Aquéllas dedican un gran volumen de recursos a un empeño que se justifica en la creencia de que organizaciones con culturas corporativas distintivas y fuertemente arraigadas sabrán, en primer lugar, hacia dentro, alinear mejor a sus trabajadores y motivarlos en la consecución de los objetivos de negocio de las mismas y, en segundo lugar, destacar, hacia fuera, frente a sus competidores y ante el mercado, los perfiles diferenciadores de su promesa de valor y, con ello, reforzar su ventaja competitiva.
Muchas de esas organizaciones, las que creen contar con dicha cultura corporativa propia y diferente, relacionan directamente, por lo menos en su narrativa, su cultura organizacional con la estrategia empresarial de sus modelos de negocio.
Otras, en cambio, si llegan a reconocer internamente no contar con ella, aspiran a la creación de su propio modelo.
La literatura y los expertos sobre culturas corporativas coinciden en definir a éstas como un sumando de Creencias, de Valores y de Comportamientos, que cuenta con elementos visibles y elementos invisibles u ocultos, que, argumentan, en condiciones ideales, podrían ayudar a distinguir fácilmente a una organización de otra o a saber si un empleado está perfectamente integrado y actúa de acuerdo a lo que se espera de él dentro de una determinada organización.
Así, con el paso del tiempo, el rendimiento histórico y los resultados de las organizaciones -de sus individuos, de sus equipos o de la compañía, en su conjunto-, los valores, las creencias y los comportamientos de sus empleados, especialmente, de sus líderes y, finalmente, los mensajes, los sistemas y los símbolos de aquéllas estarían formando un compendio de arquetipos culturales y, en definitiva, de un constructo cultural propio, único, diferencial, inimitable e intransferible a otras organizaciones que no cuenten exactamente, en la misma cantidad y en la misma combinación, con todos estos elementos aquí enumerados.
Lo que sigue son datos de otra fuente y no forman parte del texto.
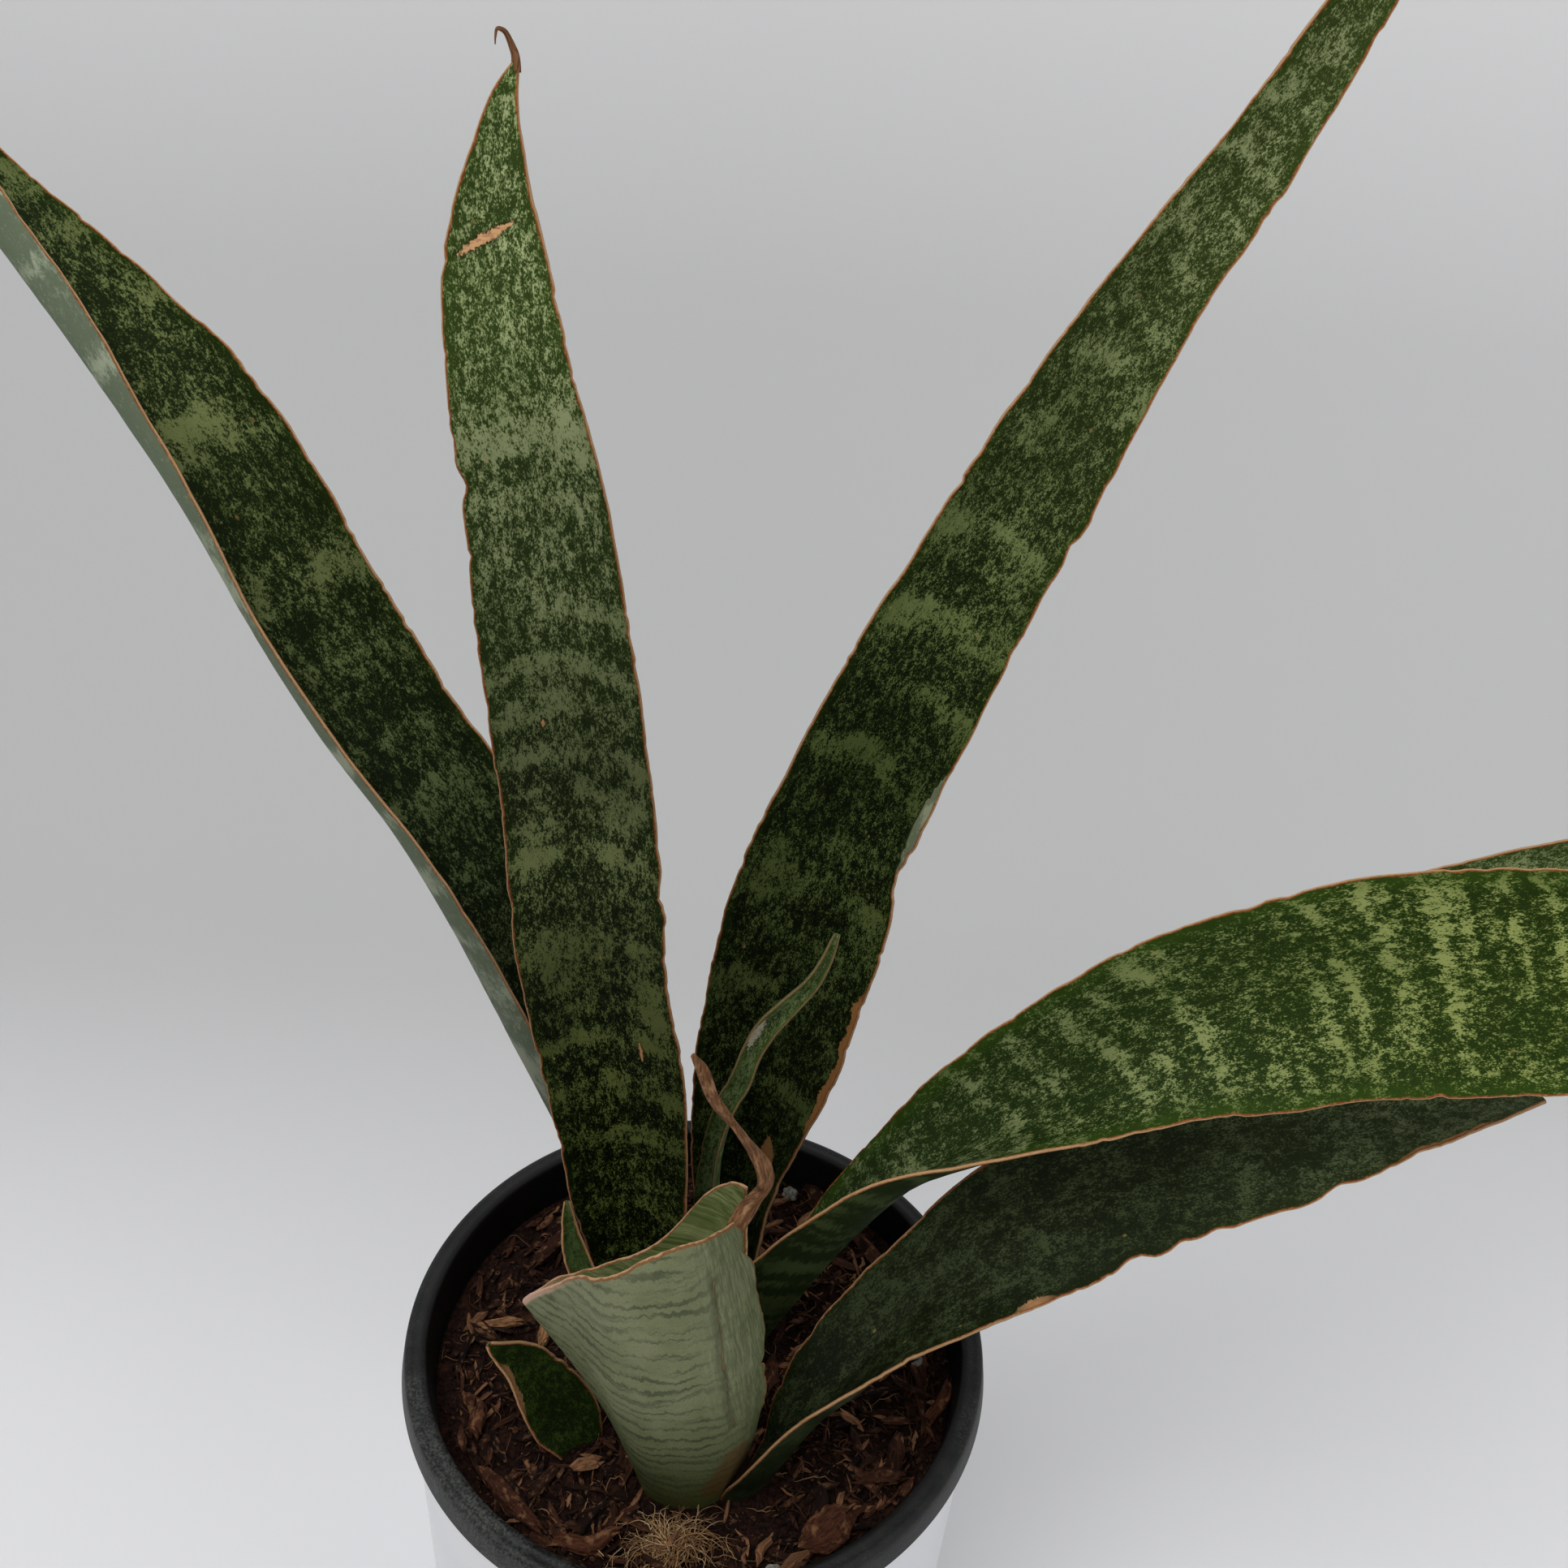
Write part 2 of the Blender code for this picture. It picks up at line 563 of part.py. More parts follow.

Al final del argumento, parece residir la creencia de que debería existir una coherencia absoluta entre la construcción de las llamadas culturas corporativas y las estrategias de los modelos de negocio dado que se presupone el que el éxito en el diseño de las palancas de gestión que propicien las primeras -sistemas, estilos de liderazgo, comportamiento de los equipos, sentimiento de proyectos compartidos, comportamientos colectivos constructivos, resultados individuales y rendimiento de la organización- está directamente relacionado en la obtención de los resultados de las segundas.
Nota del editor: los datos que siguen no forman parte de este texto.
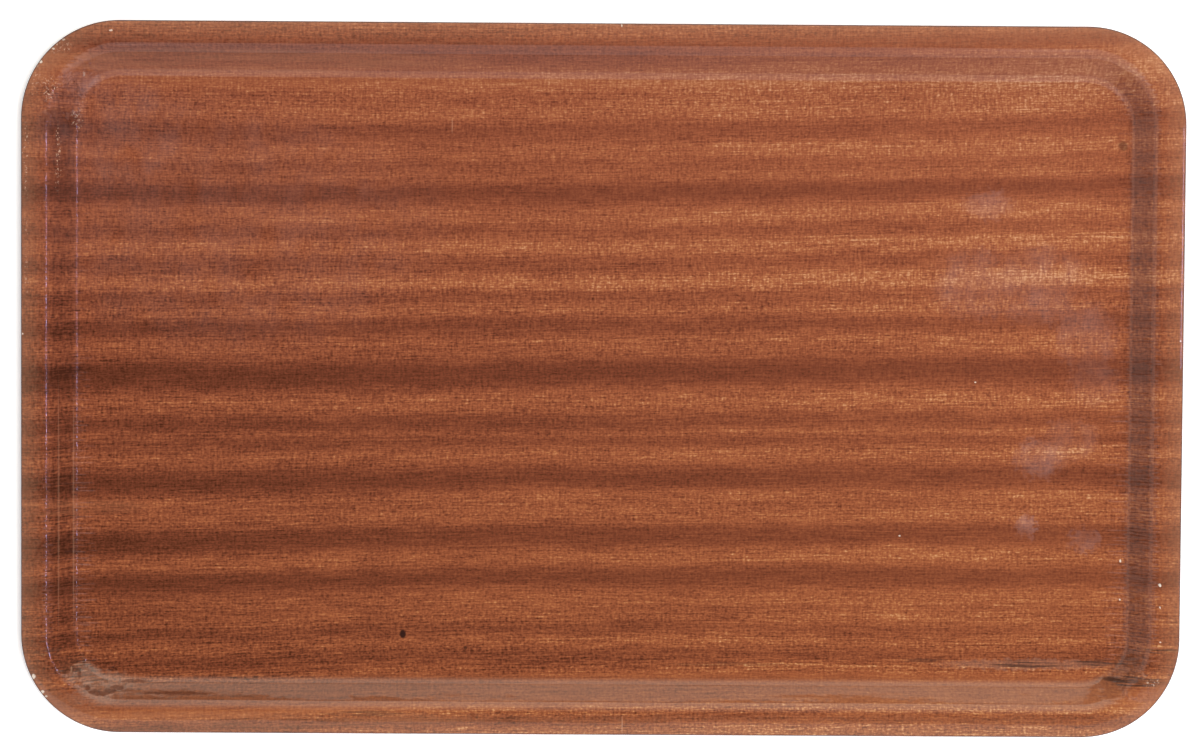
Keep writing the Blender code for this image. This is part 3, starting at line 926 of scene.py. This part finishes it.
# %% Soft panels
def soft_panel(name, heading, heights, spread, brightness, distance, colour):
    """A rectangular lamp that faces the tray. At brightness 1 it looks as bright as white paper."""
    turn, middle = math.radians(heading), math.radians(sum(heights) / 2)
    half_height = math.radians(heights[1] - heights[0]) / 2
    half_width = math.radians(spread) / 2
    light = bpy.data.lights.new(name, "AREA")
    light.shape = "RECTANGLE"
    light.size = 2 * distance * math.tan(half_width)
    light.size_y = 2 * distance * math.tan(half_height)
    light.energy = brightness * light.size * light.size_y * math.pi
    light.color = linear(colour)[:3]
    panel = bpy.data.objects.new(name, light)
    bpy.context.collection.objects.link(panel)
    level = math.cos(middle)
    away = Vector((math.cos(turn) * level, math.sin(turn) * level, math.sin(middle)))
    panel.location = away * distance
    panel.rotation_euler = away.to_track_quat("Z", "Y").to_euler()
    panel.visible_camera = False
    return panel


soft_panel("front_panel", -90, (2, 73), 60, 0.95, 1.6, "#FAF6FA")
soft_panel("front_left_panel", -141, (3, 62), 42, 0.75, 1.7, "#F8F6F8").visible_diffuse = False
soft_panel("front_right_panel", -40, (3, 62), 40, 0.55, 1.7, "#F2F2FF").visible_diffuse = False
soft_panel("back_panel", 77, (1, 45), 64, 1.7, 1.8, "#FFFDEE")
soft_panel("upper_back_panel", 77, (45, 58), 60, 0.9, 1.8, "#FFFDEE").visible_diffuse = False
soft_panel("top_back_panel", 77, (58, 70), 50, 0.4, 1.8, "#FFFDEE").visible_diffuse = False
soft_panel("left_panel", 161, (1, 42), 62, 0.8, 1.8, "#FCF9F4").visible_diffuse = False
soft_panel("right_strip", 1, (59, 61), 6.6, 62, 2.1, "#B8BCFF")
soft_panel("key_softbox", 8, (74, 84), 12, 58, 6.0, "#FFFCF6").visible_glossy = False
print(f"the key softbox is {bpy.data.lights['key_softbox'].size:.2f} m wide")

# %% [markdown]
# The photo looks almost straight down. Fitting a camera two metres up to the tray's outline in
# the photo put it a little behind and to the left of the middle, turned by these few degrees.

# %% The camera
CAMERA_PLACE = (-21.7 * MM, 107.8 * MM, 2000 * MM)
CAMERA_TURN = (-0.05343, -0.00993, 0.006686)  # radians about x, y and z
FOCAL_PIXELS, PHOTO_WIDTH = 4356.0, 1200

lens = bpy.data.cameras.new("camera")
lens.sensor_width = 36
lens.lens = FOCAL_PIXELS / PHOTO_WIDTH * lens.sensor_width
camera = bpy.data.objects.new("camera", lens)
bpy.context.collection.objects.link(camera)
camera.location = CAMERA_PLACE
camera.rotation_euler = CAMERA_TURN
bpy.context.scene.camera = camera
print(f"lens {lens.lens:.1f} mm")

# %% [markdown]
# Last, the view settings stay plain.

# %% Finish
bpy.context.scene.view_settings.view_transform = "Standard"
Las razones en favor de las culturales corporativas podrían parecer, a primera vista, imbatibles, aunque, sin embargo, en una consideración adicional, no, tanto, dado que algunos fenómenos competitivos y sociales están alterando profundamente el modelo fordista y taylorista de la organización del trabajo de las compañías en el s. XXI, hasta el momento presente, y más que lo harán otros por venir en el futuro.
Para empezar, la velocidad acelerada y progresiva de los cambios del entorno operativo y de la disrupción innovadora de los modelos de negocios está haciendo imposible imaginar cuáles serán los perfiles de las organizaciones en la próxima década e, incluso, si seguirán existiendo en el mercado en el futuro.
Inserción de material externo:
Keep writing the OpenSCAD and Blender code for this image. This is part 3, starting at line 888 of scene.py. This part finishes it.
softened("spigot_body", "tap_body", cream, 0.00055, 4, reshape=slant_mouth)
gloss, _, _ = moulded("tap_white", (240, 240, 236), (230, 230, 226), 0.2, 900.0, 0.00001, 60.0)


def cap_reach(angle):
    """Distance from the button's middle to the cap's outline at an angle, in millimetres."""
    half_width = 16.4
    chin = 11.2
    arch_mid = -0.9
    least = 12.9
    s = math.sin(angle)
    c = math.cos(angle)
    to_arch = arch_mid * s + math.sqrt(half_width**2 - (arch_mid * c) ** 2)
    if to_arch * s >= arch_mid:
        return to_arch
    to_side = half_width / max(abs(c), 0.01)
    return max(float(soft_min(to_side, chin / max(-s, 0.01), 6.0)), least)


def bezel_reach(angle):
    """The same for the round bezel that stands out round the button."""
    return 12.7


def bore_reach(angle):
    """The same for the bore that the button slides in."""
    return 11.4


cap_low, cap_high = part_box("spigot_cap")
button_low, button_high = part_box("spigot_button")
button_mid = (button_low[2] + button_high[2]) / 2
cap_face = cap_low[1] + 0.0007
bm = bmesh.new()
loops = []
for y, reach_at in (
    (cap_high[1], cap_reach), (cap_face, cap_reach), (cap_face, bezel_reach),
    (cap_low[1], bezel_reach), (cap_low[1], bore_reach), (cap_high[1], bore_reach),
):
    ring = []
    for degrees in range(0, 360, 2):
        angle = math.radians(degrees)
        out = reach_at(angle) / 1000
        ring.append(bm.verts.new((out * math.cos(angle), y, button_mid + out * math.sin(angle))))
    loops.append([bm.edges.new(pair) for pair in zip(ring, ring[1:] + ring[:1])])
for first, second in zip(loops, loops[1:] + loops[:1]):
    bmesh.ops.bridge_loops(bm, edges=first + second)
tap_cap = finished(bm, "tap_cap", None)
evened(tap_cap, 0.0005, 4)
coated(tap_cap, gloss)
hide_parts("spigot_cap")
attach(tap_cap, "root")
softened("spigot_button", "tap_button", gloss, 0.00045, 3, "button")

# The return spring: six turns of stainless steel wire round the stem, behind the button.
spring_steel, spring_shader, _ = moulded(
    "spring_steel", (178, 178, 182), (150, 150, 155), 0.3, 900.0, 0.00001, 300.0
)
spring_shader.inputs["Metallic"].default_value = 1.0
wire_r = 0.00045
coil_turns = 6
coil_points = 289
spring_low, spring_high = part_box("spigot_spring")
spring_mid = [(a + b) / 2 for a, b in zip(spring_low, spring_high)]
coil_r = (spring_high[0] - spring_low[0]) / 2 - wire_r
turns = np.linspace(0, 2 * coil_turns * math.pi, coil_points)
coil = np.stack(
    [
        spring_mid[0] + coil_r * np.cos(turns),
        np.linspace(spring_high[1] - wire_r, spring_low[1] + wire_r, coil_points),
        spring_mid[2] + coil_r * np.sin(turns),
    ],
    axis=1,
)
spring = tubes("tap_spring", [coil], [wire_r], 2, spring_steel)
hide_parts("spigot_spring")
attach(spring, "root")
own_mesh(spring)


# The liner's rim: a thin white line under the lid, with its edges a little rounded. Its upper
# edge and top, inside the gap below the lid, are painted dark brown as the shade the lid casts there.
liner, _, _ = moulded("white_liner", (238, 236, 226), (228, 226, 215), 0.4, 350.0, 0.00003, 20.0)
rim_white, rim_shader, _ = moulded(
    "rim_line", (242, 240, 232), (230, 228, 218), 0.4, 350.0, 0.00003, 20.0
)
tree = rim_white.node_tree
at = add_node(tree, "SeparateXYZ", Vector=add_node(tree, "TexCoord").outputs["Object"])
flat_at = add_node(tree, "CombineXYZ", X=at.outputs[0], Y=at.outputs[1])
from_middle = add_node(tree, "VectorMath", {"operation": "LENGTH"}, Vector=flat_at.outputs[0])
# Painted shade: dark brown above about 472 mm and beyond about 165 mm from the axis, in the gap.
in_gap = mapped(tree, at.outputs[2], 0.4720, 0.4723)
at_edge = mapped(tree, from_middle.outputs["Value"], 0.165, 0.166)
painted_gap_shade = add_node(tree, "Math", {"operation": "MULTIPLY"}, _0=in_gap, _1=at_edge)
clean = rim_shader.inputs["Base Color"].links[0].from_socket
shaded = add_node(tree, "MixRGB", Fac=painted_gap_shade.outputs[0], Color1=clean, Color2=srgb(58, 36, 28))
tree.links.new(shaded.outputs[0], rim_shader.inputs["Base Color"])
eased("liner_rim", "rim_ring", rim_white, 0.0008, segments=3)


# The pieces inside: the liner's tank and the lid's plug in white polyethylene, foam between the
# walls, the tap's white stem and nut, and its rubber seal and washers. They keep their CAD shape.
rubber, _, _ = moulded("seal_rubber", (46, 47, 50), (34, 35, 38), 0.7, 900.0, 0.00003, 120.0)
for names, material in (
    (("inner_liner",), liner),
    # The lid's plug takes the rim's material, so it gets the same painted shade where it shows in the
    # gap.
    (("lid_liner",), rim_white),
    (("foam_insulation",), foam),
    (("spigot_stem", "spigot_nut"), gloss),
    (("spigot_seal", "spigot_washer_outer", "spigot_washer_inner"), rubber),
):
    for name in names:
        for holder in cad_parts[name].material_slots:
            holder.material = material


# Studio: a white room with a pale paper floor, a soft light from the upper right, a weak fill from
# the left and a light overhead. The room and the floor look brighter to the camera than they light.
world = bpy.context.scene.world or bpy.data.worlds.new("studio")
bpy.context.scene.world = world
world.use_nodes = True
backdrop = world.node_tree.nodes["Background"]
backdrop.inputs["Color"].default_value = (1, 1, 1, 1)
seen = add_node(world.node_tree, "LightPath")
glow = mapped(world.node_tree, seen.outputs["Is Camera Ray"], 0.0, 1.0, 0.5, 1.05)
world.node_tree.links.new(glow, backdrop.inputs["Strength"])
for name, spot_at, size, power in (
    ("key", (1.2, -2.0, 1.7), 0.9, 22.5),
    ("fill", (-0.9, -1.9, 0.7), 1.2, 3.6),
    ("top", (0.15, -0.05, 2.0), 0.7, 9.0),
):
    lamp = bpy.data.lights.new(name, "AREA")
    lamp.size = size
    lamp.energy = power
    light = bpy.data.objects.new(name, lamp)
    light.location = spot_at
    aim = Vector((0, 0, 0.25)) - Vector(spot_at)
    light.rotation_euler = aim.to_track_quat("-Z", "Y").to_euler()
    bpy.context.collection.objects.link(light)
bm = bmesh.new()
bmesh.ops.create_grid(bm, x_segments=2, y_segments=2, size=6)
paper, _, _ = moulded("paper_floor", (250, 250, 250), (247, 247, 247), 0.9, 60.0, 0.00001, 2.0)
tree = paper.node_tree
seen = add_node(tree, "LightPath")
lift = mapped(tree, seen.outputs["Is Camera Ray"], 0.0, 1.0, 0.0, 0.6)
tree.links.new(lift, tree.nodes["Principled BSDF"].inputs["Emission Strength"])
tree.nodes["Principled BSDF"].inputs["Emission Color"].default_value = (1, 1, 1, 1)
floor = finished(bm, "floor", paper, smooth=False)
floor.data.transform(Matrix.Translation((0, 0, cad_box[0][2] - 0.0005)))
Por otra parte, los millenials y la Generación Z tienen valores completamente distintos a los de los baby boomers.
Dado que el contrato social, nacido después del final de la II Guerra Mundial, que ofrecía empleo de por vida a sus abuelos y a sus padres a cambio de educación, trabajo duro y lealtad y honestidad, ha saltado por los aires, millenials y Generación Z están y estarán rotando de organización en organización -hasta una media de 15 a 20 empleadores distintos a lo largo de su vida laboral-, bien por precariedad o bien por la necesidad de buscar nuevas experiencias y nuevos aprendizajes, una vez que sientan que han alcanzado el techo de posibilidades en cada uno de sus empleos.
Además, la automatización progresiva de muchas tareas dentro de las organizaciones hará más fácil que éstas se realicen en tiempo y en calidad sin necesidad de alinear a los robots detrás de las culturas corporativas de sus dueños que, ya no, empleadores.
Por último, el concepto de las culturas corporativas destila un aroma profundo de condescendencia cuando, al final, suelen trasladarse a las organizaciones desde lo más alto de sus estructuras directivas.
Esas culturas corporativas suelen contar, además, con un estilo de escaso empoderamiento, que es extraño a esas generaciones que ya han irrumpido en el mercado y que no se conforman con ser sujeto pasivo de nada, que quieren participar en la creación de todo lo que les concierne y que atesoran un profundo espíritu crítico y un malestar hacia todo lo que les rodea y sólo muestran interés por lo concreto y por lo práctico.
Crear culturas corporativas es una ilusión, una quimera, con la que las organizaciones deberían reconciliarse urgentemente.